Exploring Victoria

I had been to Victoria only a couple of times in my life, once during the early years of my radio career, and more recently for a conference when I was working with Keyano College. That was about 10 years ago. Neither of those trips gave me a sense of the place. I have vague memories of eating oysters and watching George Jones at the old Memorial Arena.  

We began our exploring with a long, slow and meandering walk in the neighbourhood, through the Government House property, and eventually through downtown. The houses here are so distinct, bubbling over with history and remnants of the Victorian era of over a hundred years ago. 

We are also drawn to the moss growing on the fences, interesting modern infills and big trees.

Walking on mostly concrete sidewalks has its downside. My lower back demanded I find a place to sit a number of times. After a few minutes of respite, I was ready to go again. We walked and walked all the way to the water and a view over the Salish Sea toward Washington state. 

As the rain started to fall we made our way through Beacon Hill Park to the heart of downtown in hopes of finding a place that might serve clam chowder. We found one: a small sandwich and soup shop near the water. It was excellent, exactly what we were both craving. 

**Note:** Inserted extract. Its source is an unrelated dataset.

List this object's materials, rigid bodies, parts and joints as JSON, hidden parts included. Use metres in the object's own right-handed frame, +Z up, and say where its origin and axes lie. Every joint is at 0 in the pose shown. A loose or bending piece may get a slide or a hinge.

The walk home took us up Fort Street and the transition from downtown buildings to a mixed neighbourhood of homes and houses that had been transformed into law practices, dental offices and architectural firms. Next thing you know we were back at Craigdarroch Road and our little slice of home in The Craigmyle. A nap was beaconing after many thousands of steps.

The nicest thing about vacations is that we don’t have many obligations. We were both happy to linger in the room and quietly read for a few hours. I finished up August Into Winter and started in on a James Patterson novel. While we sometimes share the same reading material, Heather and I have very different tastes. I can’t tell you what she was reading. 

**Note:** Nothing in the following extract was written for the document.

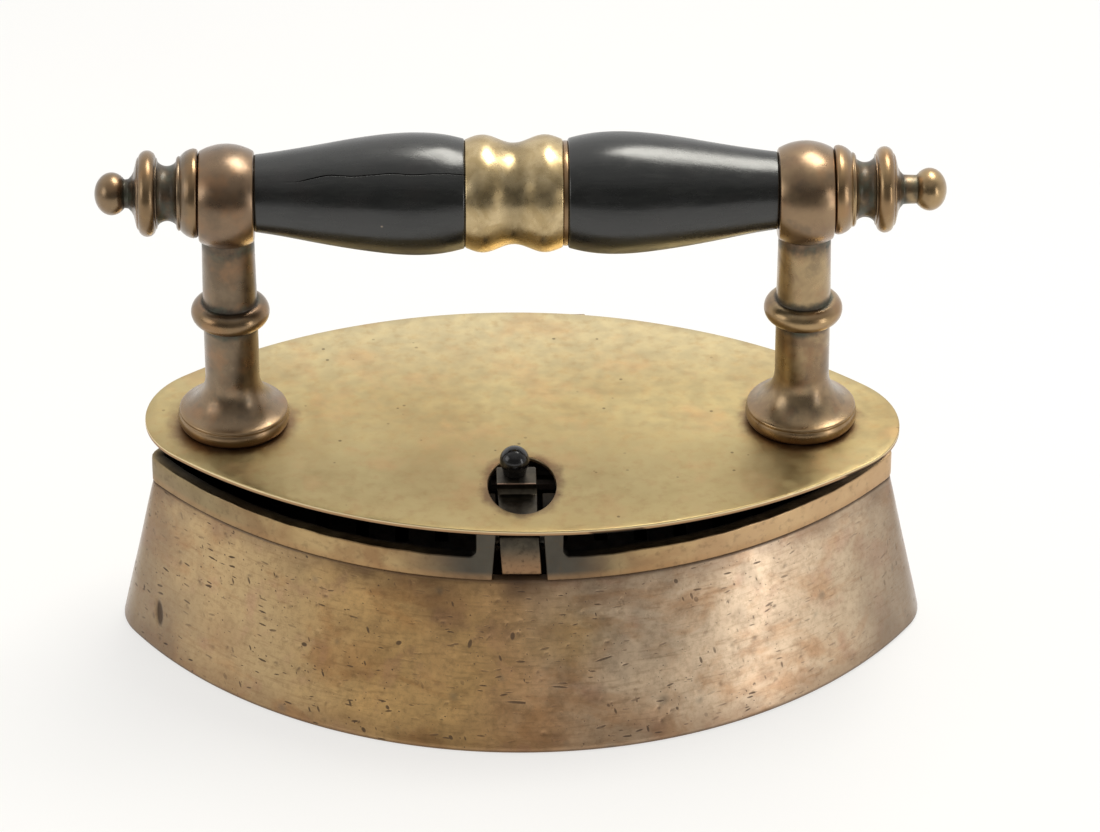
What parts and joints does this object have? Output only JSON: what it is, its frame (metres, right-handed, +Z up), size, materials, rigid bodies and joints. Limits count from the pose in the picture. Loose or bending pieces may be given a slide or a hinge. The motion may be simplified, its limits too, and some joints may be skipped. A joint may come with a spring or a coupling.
{
  "type": "charcoal iron",
  "caption": "Brass charcoal iron: pointed hollow body with a fire grate, hinged cover with a columned two-grip handle, and a sprung knob latch.",
  "frame": {"origin": "centre of the sole's underside", "axes": "+X along the iron to its right-hand tip, seen from the latch side; +Y from the latch side to the hinge side; +Z up"},
  "size_m": [0.198, 0.1204, 0.1319],
  "materials": {
    "body_brass": "satin, pitted casting",
    "rim_brass": "satin, darkened",
    "cover_brass": "satin, mottled",
    "turned_bronze": "polished, dark patina",
    "ferrule_brass": "polished",
    "latch_brass": "dark patina",
    "ebonised_wood": "satin black",
    "black_knob": "glossy black",
    "grate_iron": "sooty",
    "sheet_iron": "sooty",
    "steel": "dull"
  },
  "bodies": {
    "iron_base": {"body_casting": "body_brass", "rim_frame": "rim_brass", "fire_grate": "grate_iron", "grate_pegs": "grate_iron", "hinge_pin": "steel", "latch_pin": "steel", "latch_spring": "steel", "spring_rivet": "steel"},
    "cover": {"cover_plate": "cover_brass", "heat_shield": "sheet_iron", "shield_spacers": "sheet_iron", "nut_washers": "sheet_iron", "column_nuts": "sheet_iron", "column_left": "turned_bronze", "column_right": "turned_bronze", "handle_rod": "steel", "grip_left": "ebonised_wood", "grip_right": "ebonised_wood", "centre_ferrule": "ferrule_brass", "grip_washer": "ferrule_brass", "finial_left": "turned_bronze", "finial_right": "turned_bronze", "hinge_leaf": "rim_brass", "leaf_screws": "steel", "keeper_staple": "sheet_iron"},
    "latch": {"latch_lever": "latch_brass", "latch_knob": "black_knob"}
  },
  "joints": [
    {"name": "cover_hinge", "type": "hinge", "parent": "iron_base", "child": "cover", "pos_m": [0, 0.0505, 0.05], "axis": [-1, 0, 0], "range_deg": [0, 100]},
    {"name": "latch_swing", "type": "hinge", "parent": "iron_base", "child": "latch", "pos_m": [0, -0.033, 0.0425], "axis": [1, 0, 0], "range_deg": [-7, 0]}
  ]
}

We headed out again shortly after 4 pm, the sun already starting to give way to the evening. The intensity of the light had disappeared and everything seemed rather muted. Craigdarroch Castle seemed particularly striking in this light. 

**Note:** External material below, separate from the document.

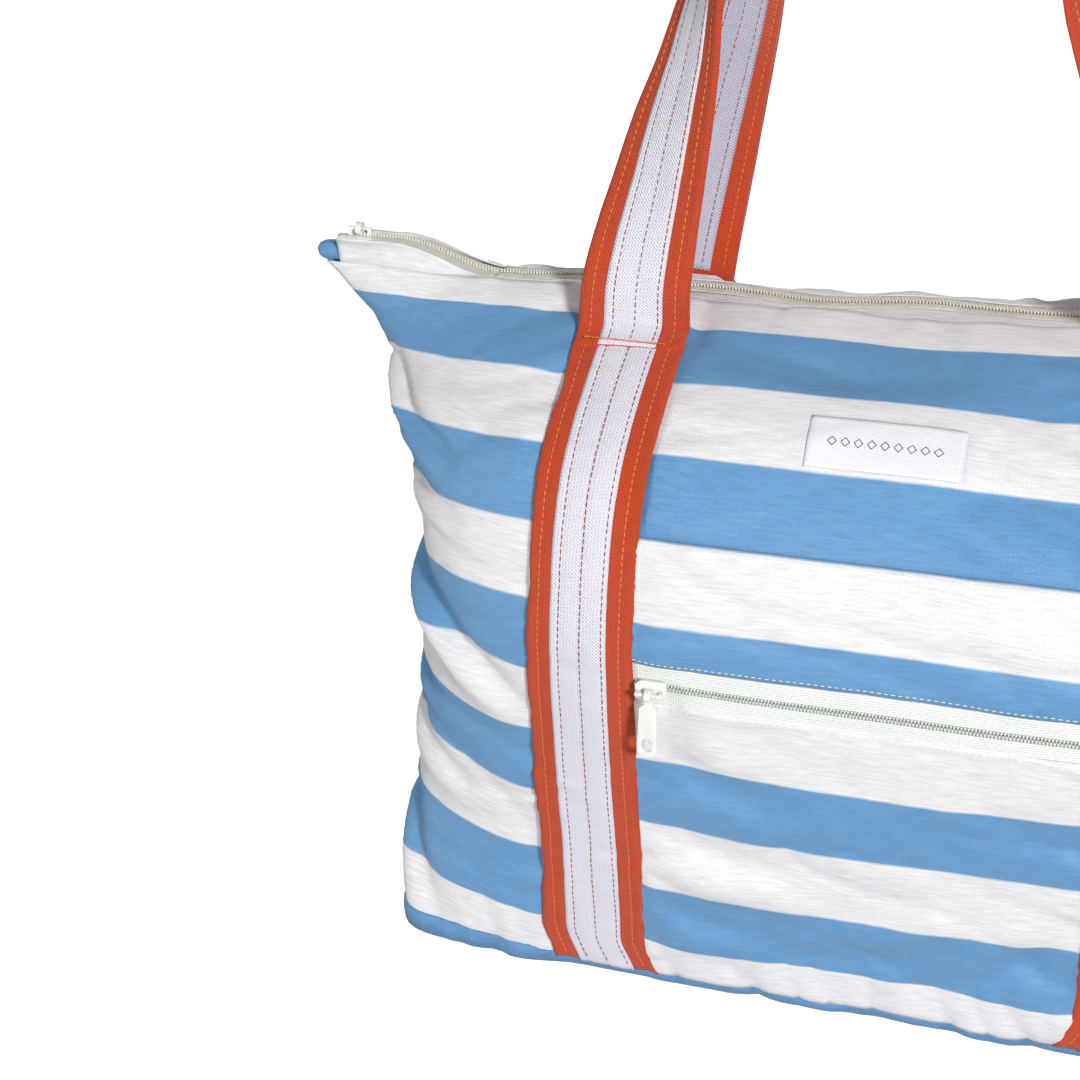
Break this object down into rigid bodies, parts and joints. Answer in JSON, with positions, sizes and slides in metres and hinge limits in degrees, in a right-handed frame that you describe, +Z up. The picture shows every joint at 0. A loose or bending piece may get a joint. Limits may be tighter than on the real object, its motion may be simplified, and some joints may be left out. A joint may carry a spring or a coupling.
{
  "type": "weekender bag",
  "caption": "Soft striped weekender bag with a zip-top mouth, a front zip pocket and two tall shoulder handles sewn on as contrast straps.",
  "frame": {"origin": "underside of the base, at the middle of the bag", "axes": "+Z up, +X along the mouth to the wearer's right as seen from the front, front towards -Y"},
  "size_m": [0.6002, 0.2627, 0.5842],
  "materials": {
    "blue_cloth": "woven twill, soft sheen",
    "white_cloth": "woven twill, soft sheen",
    "lining_cloth": "plain thin weave",
    "stiffener": "matte board",
    "rust_webbing": "twill webbing",
    "white_band": "twill webbing",
    "main_zip_tape": "knitted zip tape",
    "main_zip_coil": "satin nylon coil",
    "pocket_zip_tape": "knitted zip tape",
    "pocket_zip_coil": "satin nylon coil",
    "zip_metal": "off-white enamel",
    "label_cloth": "woven label, plain"
  },
  "bodies": {
    "bag": {"front_panel": "blue_cloth", "back_panel": "blue_cloth", "base_panel": "blue_cloth", "zip_end_tab_left": "blue_cloth", "zip_end_tab_right": "blue_cloth", "top_facing_front": "white_cloth", "top_facing_back": "white_cloth", "zip_panel_front": "white_cloth", "zip_panel_back": "white_cloth", "side_seam_left": "white_cloth", "side_seam_right": "white_cloth", "pocket_panel_upper": "white_cloth", "pocket_panel_lower": "white_cloth", "lining_front": "lining_cloth", "lining_back": "lining_cloth", "lining_base": "lining_cloth", "inner_pocket": "lining_cloth", "pocket_bag": "lining_cloth", "base_board": "stiffener", "strap_front_left": "rust_webbing", "strap_front_right": "rust_webbing", "strap_back_left": "rust_webbing", "strap_back_right": "rust_webbing", "strap_band_front_left": "white_band", "strap_band_front_right": "white_band", "strap_band_back_left": "white_band", "strap_band_back_right": "white_band", "main_zip_end_left": "main_zip_tape", "main_zip_end_right": "main_zip_tape", "pocket_zip_tape_upper": "pocket_zip_tape", "pocket_zip_tape_lower": "pocket_zip_tape", "pocket_zip_coil_upper": "pocket_zip_coil", "pocket_zip_coil_lower": "pocket_zip_coil", "main_zip_stop_left": "zip_metal", "main_zip_stop_right": "zip_metal", "label": "label_cloth"},
    "main_slider": {"main_slider": "zip_metal"},
    "main_pull": {"main_puller": "zip_metal"},
    "pocket_slider": {"pocket_slider": "zip_metal"},
    "pocket_pull": {"pocket_puller": "zip_metal"},
    "front_handle": {"handle_front": "rust_webbing", "handle_band_front": "white_band", "handle_inner_band_front": "white_band"},
    "back_handle": {"handle_back": "rust_webbing", "handle_band_back": "white_band", "handle_inner_band_back": "white_band"},
    "front_zip_half": {"main_zip_tape_front": "main_zip_tape", "main_zip_coil_front": "main_zip_coil"},
    "back_zip_half": {"main_zip_tape_back": "main_zip_tape", "main_zip_coil_back": "main_zip_coil"}
  },
  "joints": [
    {"name": "main_zip_slide", "type": "slide", "parent": "bag", "child": "main_slider", "axis": [1, 0, 0], "range_m": [0, 0.556]},
    {"name": "main_pull_swing", "type": "hinge", "parent": "main_slider", "child": "main_pull", "pos_m": [-0.278, 0, 0.3415], "axis": [1, 0, 0], "range_deg": [0, 224]},
    {"name": "pocket_zip_slide", "type": "slide", "parent": "bag", "child": "pocket_slider", "axis": [1, 0, 0], "range_m": [0, 0.186]},
    {"name": "pocket_pull_swing", "type": "hinge", "parent": "pocket_slider", "child": "pocket_pull", "pos_m": [-0.093, -0.1328, 0.1771], "axis": [-1, 0, 0], "range_deg": [0, 170]},
    {"name": "front_handle_fold", "type": "hinge", "parent": "bag", "child": "front_handle", "pos_m": [0, -0.0461, 0.3179], "axis": [1, 0, 0], "range_deg": [-1, 85]},
    {"name": "back_handle_fold", "type": "hinge", "parent": "bag", "child": "back_handle", "pos_m": [0, 0.0461, 0.3179], "axis": [-1, 0, 0], "range_deg": [-1, 85]},
    {"name": "mouth_front_open", "type": "hinge", "parent": "bag", "child": "front_zip_half", "pos_m": [0, -0.0108, 0.3224], "axis": [1, 0, 0], "range_deg": [0, 70]},
    {"name": "mouth_back_open", "type": "hinge", "parent": "bag", "child": "back_zip_half", "pos_m": [0, 0.0108, 0.3224], "axis": [-1, 0, 0], "range_deg": [0, 70]}
  ],
  "couplings": [
    {"joint": "mouth_back_open", "follows": "mouth_front_open", "ratio": 1}
  ]
}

Our goal was to make it to Russell Books before they closed to find a few more titles to bring on our remaining Vancouver Island journey. We knew that future stops would not likely have a readily available book store or library. In fact, our next stop - Port Renfrew - has a population of less than two hundred souls. It will be a very different experience than Victoria.

For dinner Heather and I were craving seafood, so we set out to find some tasty local fare. Two things were working against us in this pursuit. First, it is a little out of season - some restaurants close for the deep dark days of winter - and second, it was a Monday night. It took some searching, but we eventually stumbled upon a nice spot that served oysters on the half shell and prawn tacos. This was a surprisingly balanced and satisfying combination. 

By the end of the day we had logged over 20,000 steps and 15 kilometres. I’m not going to lie, my body was feeling it. We will do less walking today. Heather is going to spend the morning here at The Craigmyle working on her book. I’m going to drive into Sidney to visit with my aunt and cousin.